But Striker specifically says top speed is dependent on local gravity, and the 1.1 g drive performance of the air/raft is from the Striker tables. If you use one, I think you should use the other.
That's a defensible position. Since Striker grav vehicles are handled differently than CT grav vehicles, I'd prefer to use only the minimum necessary and most relevant info from the latter source.
At least MT and TNE has unified design systems; vehicles and spacecraft are designed using the same system. The overlap is clearly defined.
Useful info, thanks! They may be designed with the same system, but I was more concerned with how people think of them and how that shapes expectations of what they can do.
Of course we can build sub-orbital or orbital grav vehicles, but we end up with something less efficient than a small craft. Once we have M-drives they are superior for space and orbital interface.
True, but that's TL-9+ and an entirely different matter. Still, four Air/Rafts have more payload capacity (by mass) than a 20-ton Launch and take up 20% less space, while costing MCr 2.4 instead of MCr 14. You give up a lot of flexibility and the ability to operate beyond planetary orbit in exchange for the low-budget price tag.
That said, I was pointing out that even while trying to push the envelope of what a lowly Air/Raft is capable of, I was still thinking in terms of it just being a car that flies. For example, why does it have to stay horizontal like a car? Could you just point it straight up so drag is less of a factor in a vertical ascent? Maybe not, but it's noteworthy that I didn't even think of it until then
even when I was trying to eke out every advantage for it.
The funny part is that I've thought of pointing them nose-up for aerobraking in normal flight (120kph airspeed, meet barn door!) as well as heat-shielded re-entry. Doing the same for vertical ascent didn't occur to me
because cars don't do that.
Addendum: In previous posts, I miscalculated the time to descend from 30km to the surface (and thus to descend from 100km).

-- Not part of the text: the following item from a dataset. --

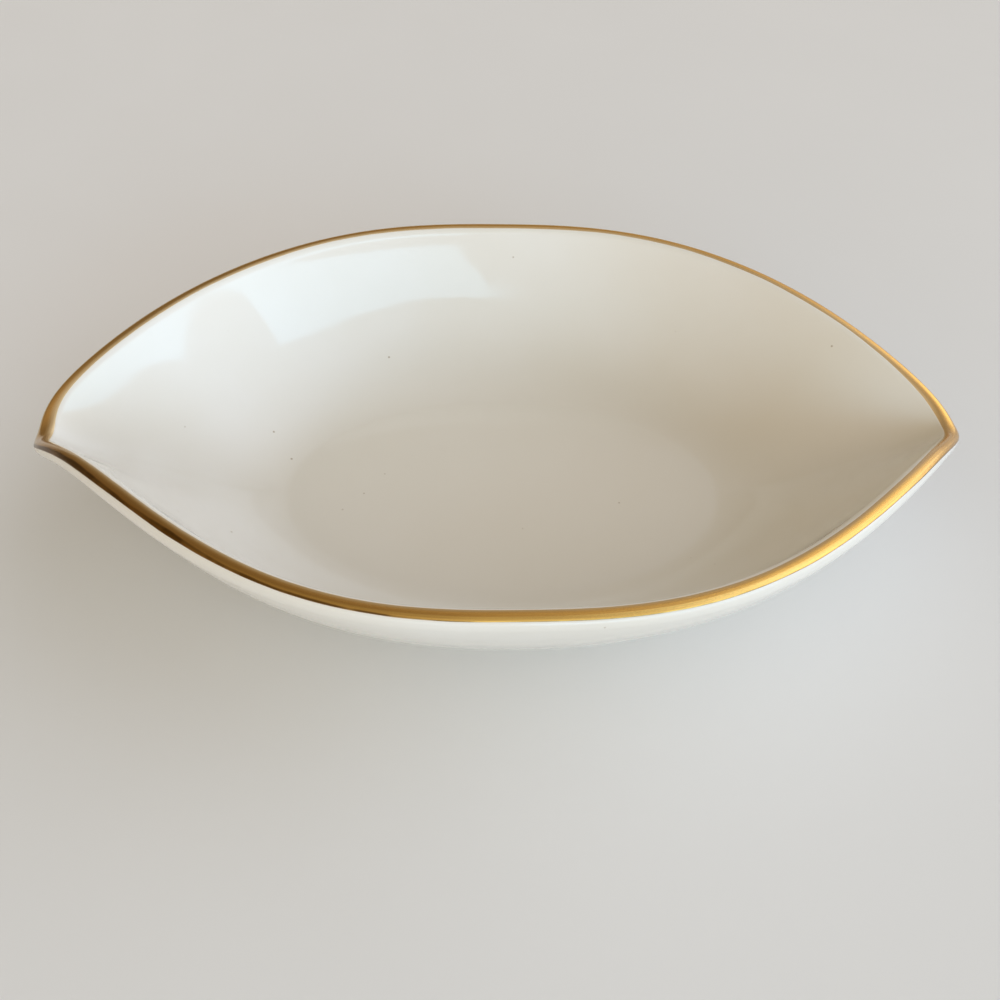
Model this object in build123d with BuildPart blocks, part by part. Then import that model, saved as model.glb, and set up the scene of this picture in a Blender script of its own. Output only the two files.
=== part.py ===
from math import cos, hypot, pi, radians, sin, sqrt, tan
import os

from build123d import *

# A boat shaped ring dish of glazed porcelain with a gold band fired on its lip.
# X runs from tip to tip, Y across, Z up. The origin is on the table under the middle of the dish.

# Overall sizes, in millimetres
overall_length = 150.0
overall_width = 91.4
rim_height = 29.0

# How the rim's outline is shaped, seen from above: a pointed oval with rounded tips
outline_power = 2.6
outline_pinch_power = 1.41
tip_rounding = 3.9

# How far the rim dips at each tip, and how suddenly
tip_droop = 10.2
droop_power = 8.7

# The lip is half round, a little fuller at the tips
lip_radius = 1.55
tip_lip_radius = 1.85
lip_growth_power = 2.0

# The flat oval well
well_length = 74.4
well_width = 45.8
floor_height = 4.5

# The foot ring: an oval ring under the floor, with its outer face this far outside the well's edge
foot_end_offset = 4.8
foot_side_offset = 5.85
foot_rim_width = 2.2
foot_height = 1.5
foot_edge_rounding = 0.5
foot_seat = 0.9
foot_draft = 0.4

# Slopes of the wall, in degrees from the horizontal
side_lip_slope = 80.0
tip_lip_slope = 48.0
side_foot_slope = 42.0
tip_foot_slope = 30.0
slope_change_power = 3.0
floor_edge_slope = 5.0

# How the wall's curves are pulled, as shares of the straight run from end to end
inner_low_pull_share = 0.36
inner_high_pull_share = 0.24
outer_low_pull_share = 0.3
outer_high_pull_share = 0.21

# How deep the wall ring is let into the floor plate
floor_tongue = 1.5

# The gold band, fired over the lip, with its edges given as angles from the lip's top, in degrees
gold_thickness = 0.15
side_gold_inner_angle = 28.0
side_gold_outer_angle = 36.0
tip_gold_inner_angle = 45.0
tip_gold_outer_angle = 105.0
cutter_overrun = 1.0

# Where the wall's cross sections stand: shares of the half width, from the tip to the middle
station_width_shares = (0, 0.045, 0.095, 0.155, 0.235, 0.345, 0.48, 0.63, 0.77, 0.88, 0.96, 0.99, 1)
# Each cross section's upright plane points from the long axis, at this share of its station's x
aim_share = 0.42

foot_length = well_length + 2 * foot_end_offset
foot_width = well_width + 2 * foot_side_offset
quarter_turn = pi / 2
half_length = overall_length / 2 - tip_lip_radius
half_width = overall_width / 2 - lip_radius
rounded_width = hypot(half_width, tip_rounding)
virtual_length = half_length / (1 - (tip_rounding / rounded_width) ** (1 / outline_pinch_power)) ** (
    1 / outline_power
)


def blend(side_value, tip_value, share):
    """A value that goes from its size at the sides to its size at the tips."""
    return side_value + (tip_value - side_value) * share


class Station:
    """One upright cross section of the wall: where it stands and how large it is there."""

    def __init__(self, width_share, side):
        self.y = side * half_width * width_share
        pinch = (hypot(self.y, tip_rounding) / rounded_width) ** (1 / outline_pinch_power)
        self.x = virtual_length * max(0, 1 - pinch) ** (1 / outline_power)
        length_share = self.x / half_length
        droop_share = length_share**droop_power
        slope_share = length_share**slope_change_power
        self.radius = blend(lip_radius, tip_lip_radius, length_share**lip_growth_power)
        self.lip_z = rim_height - lip_radius - tip_droop * droop_share
        self.lip_slope = radians(blend(side_lip_slope, tip_lip_slope, slope_share))
        self.foot_slope = radians(blend(side_foot_slope, tip_foot_slope, slope_share))
        self.gold_inner = -radians(blend(side_gold_inner_angle, tip_gold_inner_angle, droop_share))
        self.gold_outer = radians(blend(side_gold_outer_angle, tip_gold_outer_angle, droop_share))
        self.aim = aim_share * self.x
        self.lip_s = hypot(self.x - self.aim, self.y)
        self.direction = ((self.x - self.aim) / self.lip_s, self.y / self.lip_s)
        self.plane = Plane(
            origin=(self.aim, 0, 0),
            x_dir=(self.direction[0], self.direction[1], 0),
            z_dir=(self.direction[1], -self.direction[0], 0),
        )

    def reach(self, length, width):
        """Distance in this plane from its aim point out to an oval round the origin."""
        a, b = length / 2, width / 2
        dx, dy = self.direction
        qa = (dx / a) ** 2 + (dy / b) ** 2
        qb = self.aim * dx / a**2
        qc = (self.aim / a) ** 2 - 1
        return (-qb + sqrt(qb**2 - qa * qc)) / qa

    def on_lip(self, angle, radius):
        """A point round the lip's centre, at an angle from the vertical, outwards positive."""
        return (self.lip_s + radius * sin(angle), self.lip_z + radius * cos(angle))


def step(start, slope, distance):
    """The point a distance away from a start, up a slope."""
    return (start[0] + distance * cos(slope), start[1] + distance * sin(slope))


def wall_section(station):
    """The closed cross section of wall, lip and foot ring at one station."""
    well = station.reach(well_length, well_width)
    foot_out = station.reach(foot_length, foot_width)
    foot_in = station.reach(foot_length - 2 * foot_rim_width, foot_width - 2 * foot_rim_width)
    floor_slope = radians(floor_edge_slope)
    start = (well - floor_tongue, floor_height - floor_tongue * tan(floor_slope))
    lip_lean = quarter_turn - station.lip_slope
    lip_in = station.on_lip(lip_lean - quarter_turn, station.radius)
    lip_top = station.on_lip(lip_lean, station.radius)
    lip_out = station.on_lip(lip_lean + quarter_turn, station.radius)
    wall_foot = (foot_out + foot_draft, foot_height)
    inner_run = hypot(lip_in[0] - start[0], lip_in[1] - start[1])
    outer_run = hypot(lip_out[0] - wall_foot[0], lip_out[1] - wall_foot[1])
    with BuildSketch(station.plane) as section:
        with BuildLine():
            Bezier(
                start,
                step(start, floor_slope, inner_low_pull_share * inner_run),
                step(lip_in, station.lip_slope, -inner_high_pull_share * inner_run),
                lip_in,
            )
            ThreePointArc(lip_in, lip_top, lip_out)
            Bezier(
                lip_out,
                step(lip_out, station.lip_slope, -outer_high_pull_share * outer_run),
                step(wall_foot, station.foot_slope, outer_low_pull_share * outer_run),
                wall_foot,
            )
            Polyline(
                wall_foot,
                (foot_out, foot_edge_rounding),
                (foot_out - foot_edge_rounding, 0),
                (foot_in + foot_edge_rounding, 0),
                (foot_in, foot_edge_rounding),
                (foot_in - foot_draft, foot_height + foot_seat),
                (well - floor_tongue, foot_height + foot_seat),
                start,
            )
        make_face()
    return section.sketch


def band_section(station):
    """The closed cross section of the zone on the lip that the gold covers."""
    inner = station.gold_inner
    outer = station.gold_outer
    middle = (inner + outer) / 2
    low = station.radius - gold_thickness
    high = station.radius + cutter_overrun
    with BuildSketch(station.plane) as section:
        with BuildLine():
            ThreePointArc(
                station.on_lip(inner, high), station.on_lip(middle, high), station.on_lip(outer, high)
            )
            Line(station.on_lip(outer, high), station.on_lip(outer, low))
            ThreePointArc(
                station.on_lip(outer, low), station.on_lip(middle, low), station.on_lip(inner, low)
            )
            Line(station.on_lip(inner, low), station.on_lip(inner, high))
        make_face()
    return section.sketch


# Stations run from the middle of the back, round the right tip, to the middle of the front
back_stations = [Station(share, 1) for share in reversed(station_width_shares)]
front_stations = [Station(share, -1) for share in station_width_shares[1:]]
stations = back_stations + front_stations

# The whole dish before the gold is let into its lip: wall ring, floor plate and foot ring
with BuildPart() as plain_dish:
    loft([wall_section(station) for station in stations])
    mirror(about=Plane.YZ)
    with BuildSketch(Plane.XY.offset(foot_height)):
        Ellipse((foot_length - foot_rim_width) / 2, (foot_width - foot_rim_width) / 2)
    extrude(amount=floor_height - foot_height)

# The zone of the lip that the gold fills
with BuildPart() as band_zone:
    loft([band_section(station) for station in stations])
    mirror(about=Plane.YZ)

# Gold band
with BuildPart() as gold_rim_band:
    add(plain_dish.part)
    add(band_zone.part, mode=Mode.INTERSECT)

# Porcelain body
with BuildPart() as porcelain_dish:
    add(plain_dish.part)
    add(band_zone.part, mode=Mode.SUBTRACT)

os.makedirs("parts", exist_ok=True)
porcelain_dish.part.label = "porcelain_dish"
export_step(porcelain_dish.part, "parts/porcelain_dish.step")
gold_rim_band.part.label = "gold_rim_band"
export_step(gold_rim_band.part, "parts/gold_rim_band.step")
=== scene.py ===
import bmesh
import bpy
from math import cos, exp, hypot, pi, radians, sin, sqrt
from mathutils import Matrix, Vector, noise


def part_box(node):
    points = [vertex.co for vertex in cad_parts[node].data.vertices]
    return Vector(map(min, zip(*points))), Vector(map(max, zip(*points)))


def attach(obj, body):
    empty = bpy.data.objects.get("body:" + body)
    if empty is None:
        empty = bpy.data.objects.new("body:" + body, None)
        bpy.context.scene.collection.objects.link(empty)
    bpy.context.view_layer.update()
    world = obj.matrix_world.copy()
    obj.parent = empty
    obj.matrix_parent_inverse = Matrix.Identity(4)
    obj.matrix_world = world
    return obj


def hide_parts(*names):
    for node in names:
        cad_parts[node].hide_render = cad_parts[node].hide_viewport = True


# A boat shaped ring dish of ivory porcelain with a fired gold lip, on a pale floor.
# Metres, in the frame's own axes: X from tip to tip, Y across, Z up, the floor at zero.

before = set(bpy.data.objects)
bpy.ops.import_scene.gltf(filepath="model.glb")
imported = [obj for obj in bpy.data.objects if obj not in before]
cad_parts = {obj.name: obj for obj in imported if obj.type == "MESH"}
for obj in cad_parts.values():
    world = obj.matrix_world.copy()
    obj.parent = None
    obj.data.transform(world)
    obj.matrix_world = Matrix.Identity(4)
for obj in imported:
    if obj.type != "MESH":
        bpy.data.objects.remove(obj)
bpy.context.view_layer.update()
body_low, body_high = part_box("porcelain_dish")
band_low, band_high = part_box("gold_rim_band")

MM = 0.001

# Sizes of the dish: its length and width are the frame's, drawn in by a hair so that nothing passes them
HAIR = 0.002 * MM
LENGTH = band_high.x - band_low.x - HAIR
WIDTH = body_high.y - body_low.y - HAIR
LIP_RADIUS = 1.55 * MM
TIP_LIP_RADIUS = 1.85 * MM
RIM_HEIGHT = 28.99 * MM
TIP_ROUNDING = 4.4 * MM
OUTLINE_POWER = 2.69
PINCH_POWER = 1.6
LIP_GROWTH_POWER = 2.0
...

Ascent is at 30kph in the lower atmosphere (up to 30km) because it's at 0.1G.
Descent through that zone is at up to 1G and at the craft's terminal velocity.

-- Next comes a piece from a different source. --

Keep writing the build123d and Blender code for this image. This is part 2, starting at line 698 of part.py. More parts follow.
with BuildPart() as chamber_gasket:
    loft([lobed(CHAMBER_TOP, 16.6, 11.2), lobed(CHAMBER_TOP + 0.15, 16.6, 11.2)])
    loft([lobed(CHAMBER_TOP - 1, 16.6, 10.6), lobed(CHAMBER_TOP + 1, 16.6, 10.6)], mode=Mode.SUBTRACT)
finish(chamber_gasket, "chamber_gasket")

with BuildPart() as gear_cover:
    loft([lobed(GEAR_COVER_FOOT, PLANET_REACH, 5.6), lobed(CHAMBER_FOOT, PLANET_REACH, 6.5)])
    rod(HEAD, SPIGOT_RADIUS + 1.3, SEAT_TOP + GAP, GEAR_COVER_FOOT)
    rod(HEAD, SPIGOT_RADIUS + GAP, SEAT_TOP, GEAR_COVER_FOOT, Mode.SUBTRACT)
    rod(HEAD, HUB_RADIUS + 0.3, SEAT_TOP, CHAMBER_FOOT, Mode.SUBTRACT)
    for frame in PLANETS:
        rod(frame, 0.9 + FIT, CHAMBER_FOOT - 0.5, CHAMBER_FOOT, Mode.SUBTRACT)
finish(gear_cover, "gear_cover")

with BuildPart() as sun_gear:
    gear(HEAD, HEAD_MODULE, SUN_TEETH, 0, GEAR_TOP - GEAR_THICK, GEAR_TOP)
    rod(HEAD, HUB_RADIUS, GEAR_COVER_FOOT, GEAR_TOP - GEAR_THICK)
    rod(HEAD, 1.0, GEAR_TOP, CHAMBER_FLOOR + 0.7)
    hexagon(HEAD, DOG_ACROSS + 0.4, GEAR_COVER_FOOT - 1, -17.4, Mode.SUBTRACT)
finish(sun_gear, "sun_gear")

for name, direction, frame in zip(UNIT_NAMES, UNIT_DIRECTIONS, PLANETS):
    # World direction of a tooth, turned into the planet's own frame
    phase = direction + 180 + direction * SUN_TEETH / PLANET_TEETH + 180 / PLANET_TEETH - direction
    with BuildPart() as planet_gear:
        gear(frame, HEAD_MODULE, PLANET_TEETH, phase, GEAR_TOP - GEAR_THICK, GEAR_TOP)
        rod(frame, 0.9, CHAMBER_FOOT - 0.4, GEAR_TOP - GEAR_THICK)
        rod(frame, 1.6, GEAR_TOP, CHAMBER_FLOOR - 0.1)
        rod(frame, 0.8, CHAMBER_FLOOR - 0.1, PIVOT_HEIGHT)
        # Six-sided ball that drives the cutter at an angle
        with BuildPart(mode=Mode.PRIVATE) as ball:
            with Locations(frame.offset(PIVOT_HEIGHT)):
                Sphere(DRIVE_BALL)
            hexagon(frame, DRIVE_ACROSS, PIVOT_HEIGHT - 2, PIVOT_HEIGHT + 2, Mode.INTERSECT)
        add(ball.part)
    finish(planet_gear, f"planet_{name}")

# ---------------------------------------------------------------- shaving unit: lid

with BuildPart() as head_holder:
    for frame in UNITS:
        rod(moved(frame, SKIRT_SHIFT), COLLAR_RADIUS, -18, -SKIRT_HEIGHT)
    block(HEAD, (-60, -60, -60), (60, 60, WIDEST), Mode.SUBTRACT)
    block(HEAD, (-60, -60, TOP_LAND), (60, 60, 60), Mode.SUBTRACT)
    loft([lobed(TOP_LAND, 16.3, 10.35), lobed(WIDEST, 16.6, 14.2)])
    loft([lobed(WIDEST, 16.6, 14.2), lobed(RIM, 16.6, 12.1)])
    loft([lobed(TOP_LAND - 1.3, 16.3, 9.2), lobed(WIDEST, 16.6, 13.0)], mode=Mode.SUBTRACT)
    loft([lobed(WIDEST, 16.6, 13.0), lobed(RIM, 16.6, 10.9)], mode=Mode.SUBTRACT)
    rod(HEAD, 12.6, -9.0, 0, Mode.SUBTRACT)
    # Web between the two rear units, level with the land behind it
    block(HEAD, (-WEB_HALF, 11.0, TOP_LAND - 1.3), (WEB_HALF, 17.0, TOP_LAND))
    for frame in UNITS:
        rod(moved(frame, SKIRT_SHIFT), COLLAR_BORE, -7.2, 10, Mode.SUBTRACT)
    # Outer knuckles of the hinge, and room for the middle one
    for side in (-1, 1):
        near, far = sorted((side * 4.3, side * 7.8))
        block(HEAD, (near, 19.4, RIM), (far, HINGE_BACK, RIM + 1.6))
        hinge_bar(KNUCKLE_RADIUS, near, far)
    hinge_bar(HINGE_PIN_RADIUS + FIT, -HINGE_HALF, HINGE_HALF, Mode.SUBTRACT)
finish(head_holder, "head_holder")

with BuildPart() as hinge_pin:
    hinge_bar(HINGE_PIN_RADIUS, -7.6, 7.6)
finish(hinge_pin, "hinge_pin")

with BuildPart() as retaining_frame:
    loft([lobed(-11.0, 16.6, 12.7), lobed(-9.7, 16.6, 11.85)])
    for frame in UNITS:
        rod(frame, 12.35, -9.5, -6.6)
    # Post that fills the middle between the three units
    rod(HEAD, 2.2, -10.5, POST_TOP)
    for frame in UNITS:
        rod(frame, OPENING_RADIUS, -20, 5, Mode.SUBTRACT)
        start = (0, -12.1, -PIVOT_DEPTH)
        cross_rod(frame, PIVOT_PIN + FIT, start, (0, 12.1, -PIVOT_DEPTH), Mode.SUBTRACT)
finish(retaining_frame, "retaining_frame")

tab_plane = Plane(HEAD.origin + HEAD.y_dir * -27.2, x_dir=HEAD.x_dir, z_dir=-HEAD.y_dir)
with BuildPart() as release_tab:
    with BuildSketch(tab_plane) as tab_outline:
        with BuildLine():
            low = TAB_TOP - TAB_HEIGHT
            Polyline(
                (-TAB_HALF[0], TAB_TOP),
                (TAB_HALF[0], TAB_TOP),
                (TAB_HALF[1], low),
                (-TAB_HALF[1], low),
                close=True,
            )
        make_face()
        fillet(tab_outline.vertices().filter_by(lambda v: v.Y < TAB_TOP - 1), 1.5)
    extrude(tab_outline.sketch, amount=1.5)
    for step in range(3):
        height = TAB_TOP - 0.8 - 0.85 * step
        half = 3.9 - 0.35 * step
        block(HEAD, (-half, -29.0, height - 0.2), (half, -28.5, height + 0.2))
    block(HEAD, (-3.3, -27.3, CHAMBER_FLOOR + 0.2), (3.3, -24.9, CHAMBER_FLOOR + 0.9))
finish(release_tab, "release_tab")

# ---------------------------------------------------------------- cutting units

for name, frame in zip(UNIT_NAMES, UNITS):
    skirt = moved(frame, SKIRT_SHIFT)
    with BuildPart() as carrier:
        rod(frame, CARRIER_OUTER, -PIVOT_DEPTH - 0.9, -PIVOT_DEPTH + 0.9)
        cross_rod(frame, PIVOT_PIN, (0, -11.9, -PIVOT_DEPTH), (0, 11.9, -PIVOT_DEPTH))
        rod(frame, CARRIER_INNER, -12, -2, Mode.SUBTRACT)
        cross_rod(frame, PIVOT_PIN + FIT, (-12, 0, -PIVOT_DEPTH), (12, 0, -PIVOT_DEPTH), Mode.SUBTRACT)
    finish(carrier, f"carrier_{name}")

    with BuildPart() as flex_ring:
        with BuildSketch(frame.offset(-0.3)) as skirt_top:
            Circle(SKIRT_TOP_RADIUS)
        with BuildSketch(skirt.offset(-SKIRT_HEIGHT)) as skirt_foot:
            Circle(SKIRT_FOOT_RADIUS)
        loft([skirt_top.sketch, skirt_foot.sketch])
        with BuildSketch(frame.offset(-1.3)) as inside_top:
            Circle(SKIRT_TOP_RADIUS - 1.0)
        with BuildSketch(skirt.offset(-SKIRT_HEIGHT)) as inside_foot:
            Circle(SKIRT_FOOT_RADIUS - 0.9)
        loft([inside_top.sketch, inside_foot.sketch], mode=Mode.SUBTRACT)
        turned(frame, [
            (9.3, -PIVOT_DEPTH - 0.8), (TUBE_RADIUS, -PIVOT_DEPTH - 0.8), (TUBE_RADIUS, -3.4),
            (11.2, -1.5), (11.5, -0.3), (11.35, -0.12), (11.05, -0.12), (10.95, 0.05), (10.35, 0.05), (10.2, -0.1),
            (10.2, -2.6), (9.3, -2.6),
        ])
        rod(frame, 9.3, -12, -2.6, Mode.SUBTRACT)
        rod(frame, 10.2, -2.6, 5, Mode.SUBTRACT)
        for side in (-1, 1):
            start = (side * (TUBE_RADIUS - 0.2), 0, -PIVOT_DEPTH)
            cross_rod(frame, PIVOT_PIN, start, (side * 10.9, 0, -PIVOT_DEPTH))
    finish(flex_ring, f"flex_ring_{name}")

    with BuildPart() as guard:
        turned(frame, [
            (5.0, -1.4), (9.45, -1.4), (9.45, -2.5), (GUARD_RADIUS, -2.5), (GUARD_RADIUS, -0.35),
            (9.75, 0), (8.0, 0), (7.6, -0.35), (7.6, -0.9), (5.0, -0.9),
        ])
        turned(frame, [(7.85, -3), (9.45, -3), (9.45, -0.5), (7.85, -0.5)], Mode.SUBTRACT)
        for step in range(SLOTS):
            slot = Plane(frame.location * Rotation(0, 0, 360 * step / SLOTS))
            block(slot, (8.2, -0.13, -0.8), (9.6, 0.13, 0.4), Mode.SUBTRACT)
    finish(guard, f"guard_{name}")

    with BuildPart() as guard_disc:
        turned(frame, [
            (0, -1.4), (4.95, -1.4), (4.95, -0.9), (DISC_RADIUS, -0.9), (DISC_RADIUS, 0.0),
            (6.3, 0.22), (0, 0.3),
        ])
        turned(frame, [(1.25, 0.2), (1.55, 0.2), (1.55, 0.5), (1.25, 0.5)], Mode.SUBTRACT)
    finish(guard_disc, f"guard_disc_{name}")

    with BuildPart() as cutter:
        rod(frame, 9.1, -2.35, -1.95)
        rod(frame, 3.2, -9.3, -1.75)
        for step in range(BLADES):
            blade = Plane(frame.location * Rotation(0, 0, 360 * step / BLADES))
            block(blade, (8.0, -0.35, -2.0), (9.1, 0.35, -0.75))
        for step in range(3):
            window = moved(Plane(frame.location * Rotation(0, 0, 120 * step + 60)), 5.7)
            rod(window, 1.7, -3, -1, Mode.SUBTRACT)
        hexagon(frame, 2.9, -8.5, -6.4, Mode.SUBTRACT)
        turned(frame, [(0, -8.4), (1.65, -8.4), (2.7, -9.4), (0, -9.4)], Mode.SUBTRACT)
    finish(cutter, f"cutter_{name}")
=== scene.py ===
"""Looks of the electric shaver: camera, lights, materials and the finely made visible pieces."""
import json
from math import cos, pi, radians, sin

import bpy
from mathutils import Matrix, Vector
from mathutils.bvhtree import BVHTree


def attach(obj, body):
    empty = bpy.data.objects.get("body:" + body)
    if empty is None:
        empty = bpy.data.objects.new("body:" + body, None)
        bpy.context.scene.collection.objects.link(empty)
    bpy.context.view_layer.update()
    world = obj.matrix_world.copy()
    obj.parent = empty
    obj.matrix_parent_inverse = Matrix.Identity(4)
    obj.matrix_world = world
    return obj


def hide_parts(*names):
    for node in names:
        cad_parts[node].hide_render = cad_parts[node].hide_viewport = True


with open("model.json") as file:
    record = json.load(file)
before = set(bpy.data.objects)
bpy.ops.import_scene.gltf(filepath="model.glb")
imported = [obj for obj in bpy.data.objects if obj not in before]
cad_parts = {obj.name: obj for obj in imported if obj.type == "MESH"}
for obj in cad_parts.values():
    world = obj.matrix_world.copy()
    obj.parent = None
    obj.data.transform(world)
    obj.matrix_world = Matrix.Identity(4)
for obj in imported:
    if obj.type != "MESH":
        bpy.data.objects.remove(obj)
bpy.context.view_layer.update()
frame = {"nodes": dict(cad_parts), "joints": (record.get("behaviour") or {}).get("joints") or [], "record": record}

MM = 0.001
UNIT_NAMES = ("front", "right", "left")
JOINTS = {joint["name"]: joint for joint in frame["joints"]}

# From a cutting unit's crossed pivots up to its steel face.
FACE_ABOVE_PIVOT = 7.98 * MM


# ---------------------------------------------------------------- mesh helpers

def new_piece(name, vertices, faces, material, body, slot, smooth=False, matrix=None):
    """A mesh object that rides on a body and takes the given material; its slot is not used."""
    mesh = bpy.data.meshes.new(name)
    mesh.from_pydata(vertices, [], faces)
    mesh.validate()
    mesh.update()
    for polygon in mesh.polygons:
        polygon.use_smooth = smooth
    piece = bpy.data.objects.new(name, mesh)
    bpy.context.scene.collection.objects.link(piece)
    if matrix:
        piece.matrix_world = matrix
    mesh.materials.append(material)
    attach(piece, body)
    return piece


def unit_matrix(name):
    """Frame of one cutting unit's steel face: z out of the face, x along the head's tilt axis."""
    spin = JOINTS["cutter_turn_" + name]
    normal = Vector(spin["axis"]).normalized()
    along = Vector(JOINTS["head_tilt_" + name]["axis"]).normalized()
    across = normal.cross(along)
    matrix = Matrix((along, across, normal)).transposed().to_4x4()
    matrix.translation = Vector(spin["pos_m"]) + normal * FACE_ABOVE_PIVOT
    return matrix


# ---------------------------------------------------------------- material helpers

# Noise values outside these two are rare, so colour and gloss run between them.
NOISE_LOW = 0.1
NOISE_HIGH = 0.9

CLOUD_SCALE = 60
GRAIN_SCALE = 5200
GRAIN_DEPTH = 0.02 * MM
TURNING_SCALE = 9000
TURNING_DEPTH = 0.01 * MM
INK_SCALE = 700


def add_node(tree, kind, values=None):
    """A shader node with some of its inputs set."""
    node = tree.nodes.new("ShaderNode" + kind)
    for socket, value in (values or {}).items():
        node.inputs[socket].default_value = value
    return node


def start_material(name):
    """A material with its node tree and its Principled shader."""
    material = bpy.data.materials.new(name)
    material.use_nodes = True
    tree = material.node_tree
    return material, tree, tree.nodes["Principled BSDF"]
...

Top speed is power/drag, drag is square of airspeed (all else equal, low subsonic regime).
Descent speed is sqrt(10 times the acceleration force)*(the 30kph ascent speed): approx 100 kph. Expect a turbulent ride down, but it's plausible.
With 0.1G available for arresting the fall, it'll take 30 seconds to come to a stop from 100kph (that is, come to rest in a hover).
So, it takes an hour to get to 30km altitude, but only 18.5 minutes to get back down through that again.
Getting from 30km to 100km is D=AT^2 where A=0.1. Getting back down is similar, but requires speed<100kph at 30km altitude. Acceleration down is at 1G, deceleration to atmosphere contact is at 0.1G. This is slightly different from orbital re-entry, as that will be at 0.1G deceleration all way down.
It's 0200 local and I'm too tired to do the math right now. Goodnight!